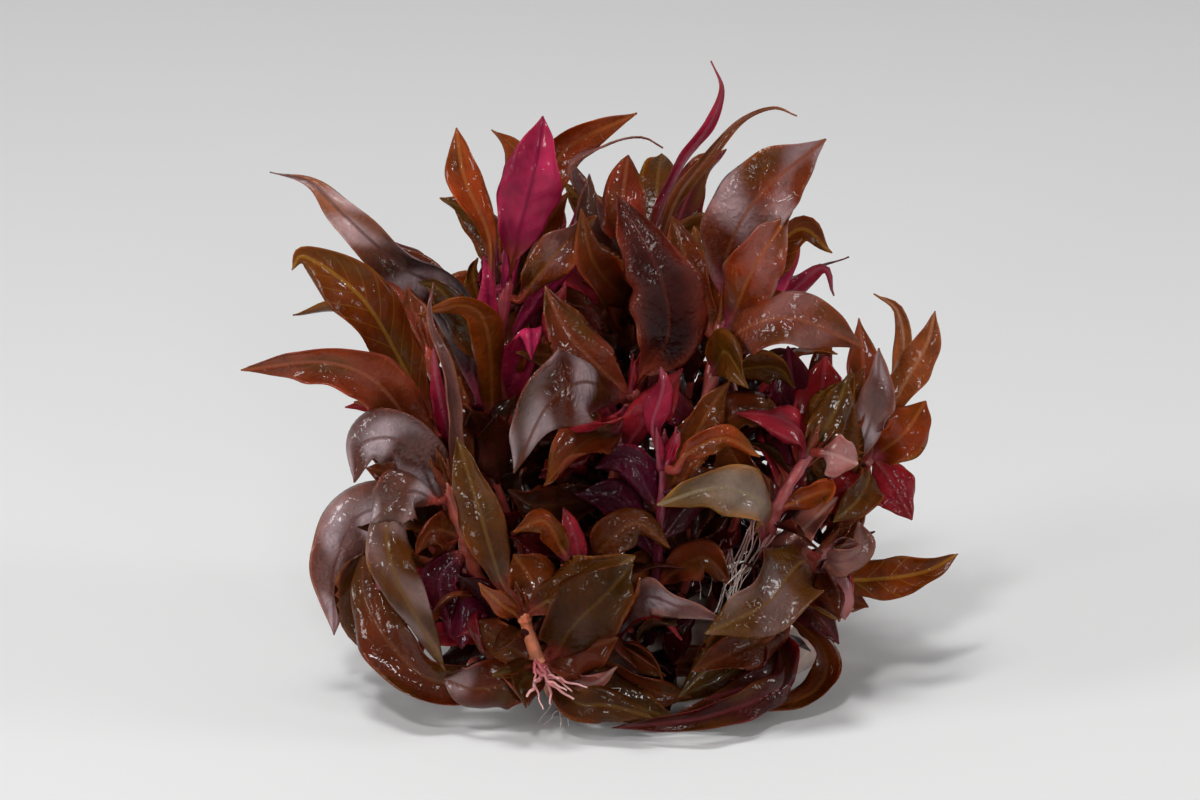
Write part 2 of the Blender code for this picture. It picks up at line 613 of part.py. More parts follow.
def shell_tree(grid, normal, thickness):
    """A search tree over the leaf's shell at this thickness."""
    rows, columns = grid.shape[:2]
    lift = normal[:, None, :] * thickness / 2
    upper, lower = (grid + lift).reshape(-1, 3), (grid - lift).reshape(-1, 3)
    count = rows * columns
    faces = grid_faces(rows, columns)
    faces += [tuple(corner + count for corner in face) for face in faces]
    border = [c for c in range(columns)] + [r * columns + columns - 1 for r in range(1, rows)]
    border += [(rows - 1) * columns + c for c in range(columns - 2, -1, -1)]
    border += [r * columns for r in range(rows - 2, 0, -1)]
    faces += [(a, b, b + count, a + count) for a, b in zip(border, border[1:] + border[:1])]
    return BVHTree.FromPolygons(np.vstack([upper, lower]).tolist(), faces)


def object_tree(obj):
    """A search tree over a finished object, in millimetres."""
    graph = bpy.context.evaluated_depsgraph_get()
    mesh = obj.evaluated_get(graph).to_mesh()
    places = [tuple(obj.matrix_world @ v.co / MM) for v in mesh.vertices]
    tree = BVHTree.FromPolygons(places, [tuple(p.vertices) for p in mesh.polygons])
    obj.evaluated_get(graph).to_mesh_clear()
    return tree


class Bed:
    """Everything that already lies in the clump, for the next leaf to be laid clear of."""

    def __init__(self):
        self.laid = []

    def add(self, owner, kind, tree):
        self.laid.append((owner, kind, tree))

    def clear(self, tree, outer, owner, grown_on):
        """True if nothing is touched. A young leaf grows out of its own stem among its fellows, so
        only its outer part is tried against them."""
        for other, kind, there in self.laid:
            own = grown_on and other == owner and kind in ("stem", "young")
            if (outer if own else tree).overlap(there):
                return False
        return True

    def lay(self, owner, stem, entry, grown_on):
        """The first way to lie that is clear of the rest and of the table."""
        base = leaf_base(stem, entry, grown_on)
        lengthwise, crosswise = YOUNG_GRID if grown_on else LEAF_GRID
        for way in ways_to_lie():
            grid, normal = leaf_surface(base, entry, way, lengthwise, crosswise)
            if grid[..., 2].min() < SMALLEST_HEIGHT + LEAF_THICKNESS / 2:
                continue
            fat = LEAF_THICKNESS + 2 * GAP
            outer = shell_tree(grid[1:], normal[1:], fat)
            if self.clear(shell_tree(grid, normal, fat), outer, owner, grown_on):
                kind = "young" if grown_on else "leaf"
                self.add(owner, kind, shell_tree(grid, normal, LEAF_THICKNESS))
                return grid
        raise ValueError(f"a leaf of {owner} has no room to lie clear of the rest")


def root_lines(tuft):
    """The middle lines of a tuft's roots, each sagging a little on its way from the knot."""
    lines = []
    for number, tip in enumerate(tuft["tips"]):
        run = tip - tuft["knot"]
        sideways = np.cross(run, (0, 0, 1)) * (0.16 if number % 2 else -0.12)
        middle = tuft["knot"] + run * 0.5 + sideways
        lines.append(smooth_line([tuft["knot"] - run * 0.06, middle, tip], np.linspace(0, 1, 5)))
    return lines


def clear_scene():
    for obj in list(bpy.data.objects):
        bpy.data.objects.remove(obj, do_unlink=True)


def collection(name):
    made = bpy.data.collections.new(name)
    bpy.context.scene.collection.children.link(made)
    return made


def material(name, colour, roughness):
    """A plain surface of a colour given as an sRGB hex."""
    parts = [int(colour[at : at + 2], 16) / 255 for at in (1, 3, 5)]
    colour = [part / 12.92 if part < 0.04045 else ((part + 0.055) / 1.055) ** 2.4 for part in parts]
    made = bpy.data.materials.new(name)
    made.use_nodes = True
    shader = made.node_tree.nodes["Principled BSDF"]
    shader.inputs["Base Color"].default_value = (*colour, 1)
    shader.inputs["Roughness"].default_value = roughness
    shader.inputs["Metallic"].default_value = 0
    return made


def leaf_object(name, grid, home, paint):
    """A leaf: its middle surface as an open sheet, given its thickness by Solidify."""
    rows, columns = grid.shape[:2]
    sheet = bmesh.new()
    bmesh.ops.create_grid(sheet, x_segments=rows - 1, y_segments=columns - 1, size=1)
    for vertex in sheet.verts:
        row = round((vertex.co.x + 1) / 2 * (rows - 1))
        column = round((vertex.co.y + 1) / 2 * (columns - 1))
        vertex.co = grid[row, column] * MM
    mesh = bpy.data.meshes.new(name)
    sheet.to_mesh(mesh)
    sheet.free()
    mesh.shade_smooth()
    mesh.materials.append(paint)
    obj = bpy.data.objects.new(name, mesh)
    home.objects.link(obj)
    body = obj.modifiers.new("thickness", "SOLIDIFY")
    body.thickness = LEAF_THICKNESS * MM
    body.offset = 0
    return obj


def tube_object(name, line, radius, sides, home, paint):
    """A round stem or root along a line of points, as a closed mesh."""
    curve = bpy.data.curves.new(name, "CURVE")
    curve.dimensions = "3D"
    curve.bevel_depth = radius * MM
    curve.bevel_resolution = (sides - 4) // 2
    curve.use_fill_caps = True
    spline = curve.splines.new("POLY")
    spline.points.add(len(line) - 1)
    for point, place in zip(spline.points, line):
        point.co = (*(place * MM), 1)
    drawn = bpy.data.objects.new(name, curve)
    home.objects.link(drawn)
    graph = bpy.context.evaluated_depsgraph_get()
    mesh = bpy.data.meshes.new_from_object(drawn.evaluated_get(graph))
    bpy.data.objects.remove(drawn)
    bpy.data.curves.remove(curve)
    seam = bmesh.new()
    seam.from_mesh(mesh)
    bmesh.ops.remove_doubles(seam, verts=seam.verts, dist=0.00001)
    bmesh.ops.recalc_face_normals(seam, faces=seam.faces)
    seam.to_mesh(mesh)
    seam.free()
    mesh.shade_smooth()
    mesh.materials.clear()
    mesh.materials.append(paint)
    obj = bpy.data.objects.new(name, mesh)
    home.objects.link(obj)
    return obj


def grow_together(obj, fellows, helpers):
    """Joins the fellows to the object in one solid, and hides them as helpers."""
    kit = bpy.data.collections.new(obj.name + "_grown_on")
    helpers.children.link(kit)
    for fellow in fellows:
        for owner in list(fellow.users_collection):
            owner.objects.unlink(fellow)
        kit.objects.link(fellow)
        fellow.hide_render = True
        fellow.display_type = "WIRE"
    join = obj.modifiers.new("grown on", "BOOLEAN")
    join.operation = "UNION"
    join.operand_type = "COLLECTION"
    join.collection = kit
    join.solver = "EXACT"


def gel_object(home, paint):
    """The lump of gel: a ball squared off to a flat top, cut flat below, with an uneven side."""
    ball = bmesh.new()
    bmesh.ops.create_uvsphere(ball, u_segments=18, v_segments=8, radius=1)
    for vertex in ball.verts:
        x, y, z = vertex.co
        bearing = math.atan2(y, x)
        uneven = 1 + 0.035 * math.sin(3 * bearing + 0.6) + 0.025 * math.sin(5 * bearing)
        reach = math.hypot(x, y) ** 0.5
        flat = math.hypot(x, y) or 1.0
        vertex.co.x = GEL_MIDDLE[0] + GEL_HALF[0] * uneven * x / flat * reach
        vertex.co.y = GEL_MIDDLE[1] + GEL_HALF[1] * uneven * y / flat * reach
        vertex.co.z = GEL_HEIGHT * z
    whole = ball.verts[:] + ball.edges[:] + ball.faces[:]
    cut = bmesh.ops.bisect_plane(
        ball, geom=whole, plane_co=(0, 0, 0), plane_no=(0, 0, -1), clear_outer=True
    )
    rim = [piece for piece in cut["geom_cut"] if isinstance(piece, bmesh.types.BMEdge)]
    bmesh.ops.contextual_create(ball, geom=rim)
    bmesh.ops.scale(ball, vec=(MM, MM, MM), verts=ball.verts)
    bmesh.ops.recalc_face_normals(ball, faces=ball.faces)
    mesh = bpy.data.meshes.new("culture_gel")
    ball.to_mesh(mesh)
    ball.free()
    mesh.shade_smooth()
    mesh.materials.append(paint)
    obj = bpy.data.objects.new("culture_gel", mesh)
    home.objects.link(obj)
    return obj


def main():
    clear_scene()
    home = collection("mini_alternanthera_clump")
    helpers = collection("helpers")
    paints = {tone: material(f"leaf {tone}", colour, 0.3) for tone, colour in TONES.items()}
    paints["gel"] = material("culture gel", GEL_COLOUR, 0.15)
    paints["stem"] = material("stem", STEM_COLOUR, 0.35)
    paints["root"] = material("root", ROOT_COLOUR, 0.4)
    bed = Bed()
    gel = gel_object(home, paints["gel"])
    bpy.context.view_layer.update()
    bed.add("gel", "gel", object_tree(gel))
    shoots = {name: dict(shoot) for name, shoot in SHOOTS.items()}
    for number, (name, bearing, height, large) in enumerate(BACK_SHOOTS):
        made = back_shoot(number, bearing, height)
        shoots[name] = {
            "stem": made["stem"],
            "leaves": {f"brown_{name}": made["all"][n] for n in large},
            "young": [entry for n, entry in enumerate(made["all"]) if n not in large],
        }
    stems = {}
    for name, shoot in shoots.items():
        line = smooth_line(shoot["stem"], np.linspace(0, 1, 6))
        stems[name] = tube_object("stem_" + name, line, STEM_RADIUS, 6, home, paints["stem"])
        bed.add(name, "stem", object_tree(stems[name]))
    for name, tuft in ROOTS.items():
        tubes = [
            tube_object(f"{name}_{number + 1}", line, ROOT_RADIUS, 4, home, paints["root"])
            for number, line in enumerate(root_lines(tuft))
        ]
        for tube in tubes:
            bed.add(name, "root", object_tree(tube))
        tubes[0].name = name
        grow_together(tubes[0], tubes[1:], helpers)
    for name, shoot in shoots.items():
        for title, entry in shoot["leaves"].items():
            grid = bed.lay(name, shoot["stem"], entry, False)
            leaf_object("leaf_" + title, grid, home, paints[title.split("_")[0]])
    for name, shoot in shoots.items():
        grown = []
        for number, entry in enumerate(shoot["young"]):
            grid = bed.lay(name, shoot["stem"], entry, True)
            grown.append(leaf_object(f"{name}_young_{number + 1}", grid, home, paints["stem"]))
        grow_together(stems[name], grown, helpers)


main()
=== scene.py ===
# A clump of mini Alternanthera reineckii, fresh out of its growing cup: wet leaves on salmon
# stems, crowded on a lump of culture gel. The tables and the lines of stems and leaves are
# those of the solids, in millimetres; meshes are made in metres, +Z up, at the origin.
import math

import bpy
import numpy as np
from mathutils import Matrix, Vector
from mathutils.bvhtree import BVHTree


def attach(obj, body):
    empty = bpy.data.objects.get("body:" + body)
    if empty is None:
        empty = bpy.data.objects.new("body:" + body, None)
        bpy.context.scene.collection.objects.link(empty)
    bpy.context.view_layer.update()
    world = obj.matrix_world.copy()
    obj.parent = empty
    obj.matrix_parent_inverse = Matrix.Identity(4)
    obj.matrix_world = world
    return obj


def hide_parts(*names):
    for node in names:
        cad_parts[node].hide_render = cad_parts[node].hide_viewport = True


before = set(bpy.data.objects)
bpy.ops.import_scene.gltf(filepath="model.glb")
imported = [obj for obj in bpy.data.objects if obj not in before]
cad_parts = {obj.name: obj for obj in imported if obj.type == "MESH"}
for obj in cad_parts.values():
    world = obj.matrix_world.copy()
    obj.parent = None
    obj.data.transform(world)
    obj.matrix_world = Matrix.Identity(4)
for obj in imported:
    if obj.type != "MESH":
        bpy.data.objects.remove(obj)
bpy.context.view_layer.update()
mm = 0.001

# Straight from the front and a little above, as in the photograph
camera = {
    "lookDown": math.radians(18),
    "distance": 450.0,
    "aimAcross": 1.0,
    "aimUp": 26.0,
    "pictureUp": 27.6,  # the height in the picture where the camera aims
    "lens": 135.0,
    "sensor": 36.0,
}
sine, cosine = math.sin(camera["lookDown"]), math.cos(camera["lookDown"])
viewAxes = np.array([[1, 0, 0], [0, sine, cosine], [0, -cosine, sine]])  # across, up, toward us


def seen(across, up, nearer):
    # The spot that shows at (across, up) in the photograph and lies that much nearer to us
    shrink = (camera["distance"] - nearer) / camera["distance"]
    flat = [
        camera["aimAcross"] + (across - camera["aimAcross"]) * shrink,
        camera["aimUp"] + (up - camera["pictureUp"]) * shrink,
        nearer,
    ]
    return np.array(flat) @ viewAxes


def unit(vectors):
    # Vectors brought to length one
    return vectors / np.maximum(np.linalg.norm(vectors, axis=-1, keepdims=True), 1e-9)


def linear(colour):
    # An sRGB hex as linear red, green and blue
    parts = np.array([int(colour[at : at + 2], 16) / 255 for at in (1, 3, 5)])
    return np.where(parts < 0.04045, parts / 12.92, ((parts + 0.055) / 1.055) ** 2.4)


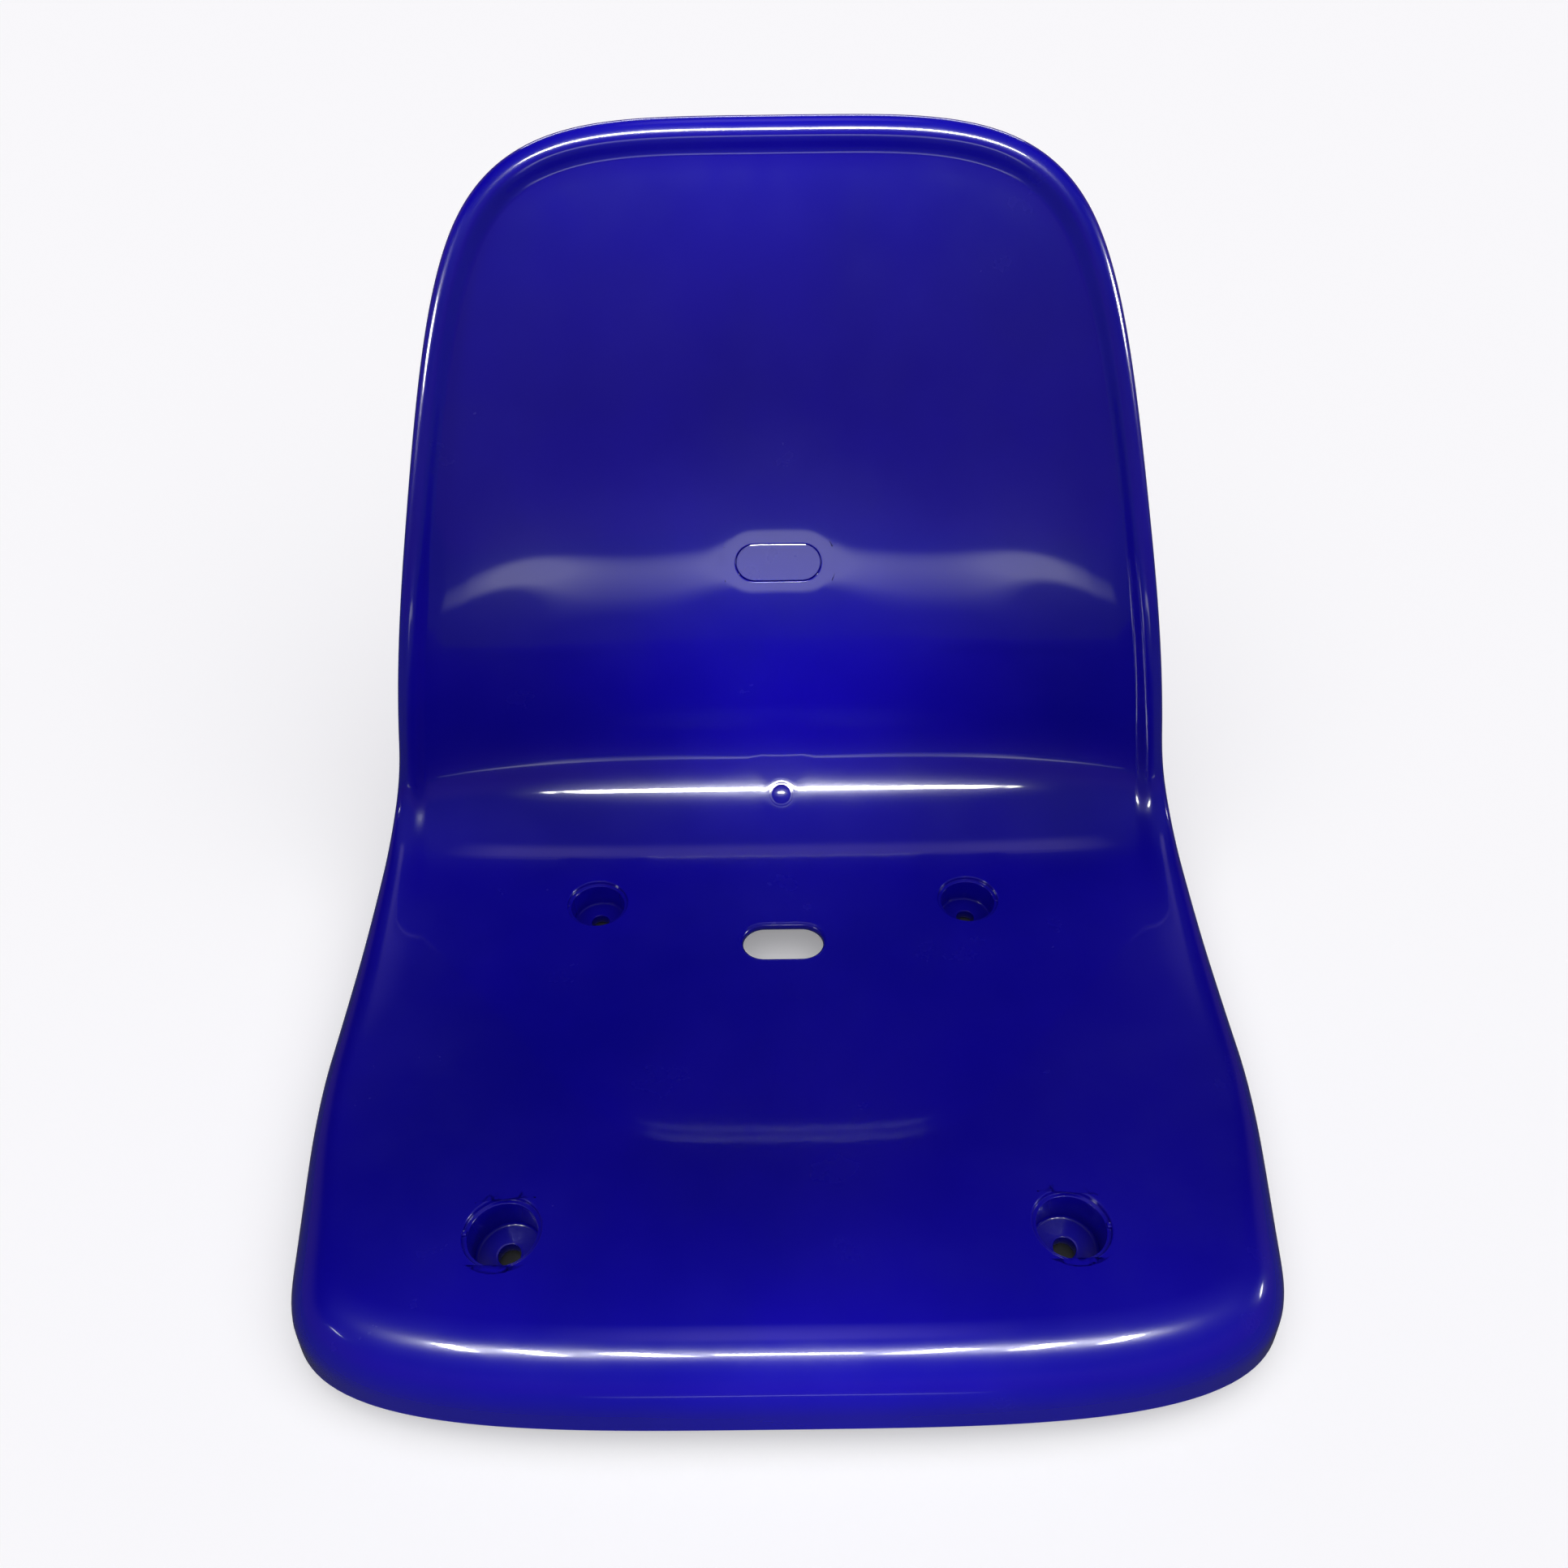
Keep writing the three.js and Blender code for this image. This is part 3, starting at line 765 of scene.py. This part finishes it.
def seatShell():
    outline = outlineLoop(edge["columns"], edge["rows"])
    piece = flatPanel(outline)
    addEdge(piece, outline)
    print("shell laid out flat:", len(piece.data.polygons), "faces")
    features = featureList()
    applyModifier(piece, "SOLIDIFY", thickness=edge["wall"], offset=-1.0, use_even_offset=True)
    openBlocks(piece, features)
    for group in (features[:4], features[4:5], features[5:6], features[6:]):
        if group[0]["low"]:
            sinkLoops(piece, group, "low")
        sinkLoops(piece, group, "top")
    editMode(piece)
    bpy.ops.mesh.select_all(action="SELECT")
    bpy.ops.mesh.remove_doubles(threshold=1e-6)
    bpy.ops.mesh.normals_make_consistent(inside=False)
    objectMode()
    print("cups, slot, recess and gate mark sunk:", len(piece.data.polygons), "faces")
    bendShell(piece)
    middle = (cup["radius"] + cup["bossRadius"]) / 2
    core = joined([
        cylinderAt("cupCore", middle, 0.0, cup["coreHeight"], place["top"].x, place["top"].y)
        for place in cups
    ])
    for part in ribPieces():
        combine(part, core, "DIFFERENCE", keep=True)
        combine(piece, part, "UNION")
    bpy.data.objects.remove(core)
    for place in cups:
        combine(piece, nibPiece(place), "UNION")
    combine(piece, pegHoles(), "DIFFERENCE")
    smoothShade(piece, edge["smooth"])
    print("shell bent and ribbed:", len(piece.data.polygons), "faces")
    return piece


# Steel bush that carries the bolt's clamping force through a cup and its pad
bush = {"bore": 0.00475, "edge": 0.0005, "sides": 64, "smooth": 35.0}


def drilled(piece, radius, bore):
    flat = editMode(piece, "FACE")
    for face in flat.faces:
        face.select = abs(face.normal.z) > 0.9 and len(face.verts) > 4
    bmesh.update_edit_mesh(piece.data)
    bpy.ops.mesh.inset(thickness=radius - bore, use_individual=True)
    bpy.ops.mesh.bridge_edge_loops()
    objectMode()


def bushPiece(name):
    low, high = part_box("bush_" + name)
    x, y, radius = (low[0] + high[0]) / 2, (low[1] + high[1]) / 2, (high[0] - low[0]) / 2
    piece = cylinderAt("bush_" + name + "_turned", radius, low[2], high[2], x, y, bush["sides"])
    drilled(piece, radius, bush["bore"])
    roundEdges(piece, bush["edge"], 3)
    smoothShade(piece, bush["smooth"])
    return piece


# Rubber pad under a boss, with a lip that grips it and grooves against creep
pad = {
    "wall": 0.0022,
    "seat": 0.0037,
    "bore": 0.007,
    "edge": 0.0004,
    "grooveWidth": 0.0014,
    "grooveDepth": 0.0006,
    "land": 0.0022,
    "grooves": 2,
    "sides": 72,
    "smooth": 40.0,
}


def pickFaces(piece, test):
    flat = bmesh.from_edit_mesh(piece.data)
    for face in flat.faces:
        face.select = test(face)
    bmesh.update_edit_mesh(piece.data)


def insetAndMove(thickness, rise):
    bpy.ops.mesh.inset(thickness=thickness)
    bpy.ops.transform.translate(value=(0.0, 0.0, rise))


def padPiece(name):
    low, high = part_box("foot_pad_" + name)
    x, y, radius = (low[0] + high[0]) / 2, (low[1] + high[1]) / 2, (high[0] - low[0]) / 2
    piece = cylinderAt("foot_pad_" + name + "_moulded", radius, low[2], high[2], x, y, pad["sides"])
    editMode(piece, "FACE")
    pickFaces(piece, lambda face: face.normal.z > 0.9)
    bpy.ops.mesh.inset(thickness=pad["wall"])
    drop = pad["seat"] - high[2] + low[2]
    bpy.ops.mesh.extrude_region_move(TRANSFORM_OT_translate={"value": (0.0, 0.0, drop)})
    bpy.ops.mesh.inset(thickness=radius - pad["wall"] - pad["bore"])
    pickFaces(piece, lambda face: face.normal.z < -0.9)
    inset = 0.0
    for groove in range(pad["grooves"]):
        insetAndMove(pad["land"], 0.0)
        insetAndMove(pad["grooveDepth"], pad["grooveDepth"])
        insetAndMove(pad["grooveWidth"], 0.0)
        insetAndMove(pad["grooveDepth"], -pad["grooveDepth"])
        inset += pad["land"] + pad["grooveWidth"] + 2 * pad["grooveDepth"]
    bpy.ops.mesh.inset(thickness=radius - inset - pad["bore"])
    pickFaces(piece, lambda face: len(face.verts) > 4)
    bpy.ops.mesh.bridge_edge_loops()
    objectMode()
    roundEdges(piece, pad["edge"], 2)
    smoothShade(piece, pad["smooth"])
    return piece


# Blank number plate with its two snap pegs. Its small smooth angle keeps the face flat up to its edge.
plate = {"edge": 0.0004, "sides": 96, "pegSides": 32, "smooth": 12.0}


def pegPiece(x, top):
    neckEnd = -edge["wall"] - recess["pad"] - recess["gap"]
    piece = cylinderAt("peg", recess["pegRadius"], neckEnd, top, x, 0.0, plate["pegSides"])
    flare = recess["headRadius"] / recess["pegRadius"]
    editMode(piece, "FACE")
    pickFaces(piece, lambda face: face.normal.z < -0.9)
    for drop, scale in ((0.0, flare), (recess["reach"], 1.0), (recess["headHeight"], 1.0 / flare)):
        bpy.ops.mesh.extrude_region_move(TRANSFORM_OT_translate={"value": (0.0, 0.0, -drop)})
        bpy.ops.transform.resize(value=(scale, scale, 1.0), center_override=(x, 0.0, 0.0))
    objectMode()
    return piece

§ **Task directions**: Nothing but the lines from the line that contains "tubes[0].name = name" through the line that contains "obj.matrix_parent_inverse = Matrix.Identity(4)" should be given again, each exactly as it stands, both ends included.

§ **Result of this task**:
        tubes[0].name = name
        grow_together(tubes[0], tubes[1:], helpers)
    for name, shoot in shoots.items():
        for title, entry in shoot["leaves"].items():
            grid = bed.lay(name, shoot["stem"], entry, False)
            leaf_object("leaf_" + title, grid, home, paints[title.split("_")[0]])
    for name, shoot in shoots.items():
        grown = []
        for number, entry in enumerate(shoot["young"]):
            grid = bed.lay(name, shoot["stem"], entry, True)
            grown.append(leaf_object(f"{name}_young_{number + 1}", grid, home, paints["stem"]))
        grow_together(stems[name], grown, helpers)


main()
=== scene.py ===
# A clump of mini Alternanthera reineckii, fresh out of its growing cup: wet leaves on salmon
# stems, crowded on a lump of culture gel. The tables and the lines of stems and leaves are
# those of the solids, in millimetres; meshes are made in metres, +Z up, at the origin.
import math

import bpy
import numpy as np
from mathutils import Matrix, Vector
from mathutils.bvhtree import BVHTree


def attach(obj, body):
    empty = bpy.data.objects.get("body:" + body)
    if empty is None:
        empty = bpy.data.objects.new("body:" + body, None)
        bpy.context.scene.collection.objects.link(empty)
    bpy.context.view_layer.update()
    world = obj.matrix_world.copy()
    obj.parent = empty
    obj.matrix_parent_inverse = Matrix.Identity(4)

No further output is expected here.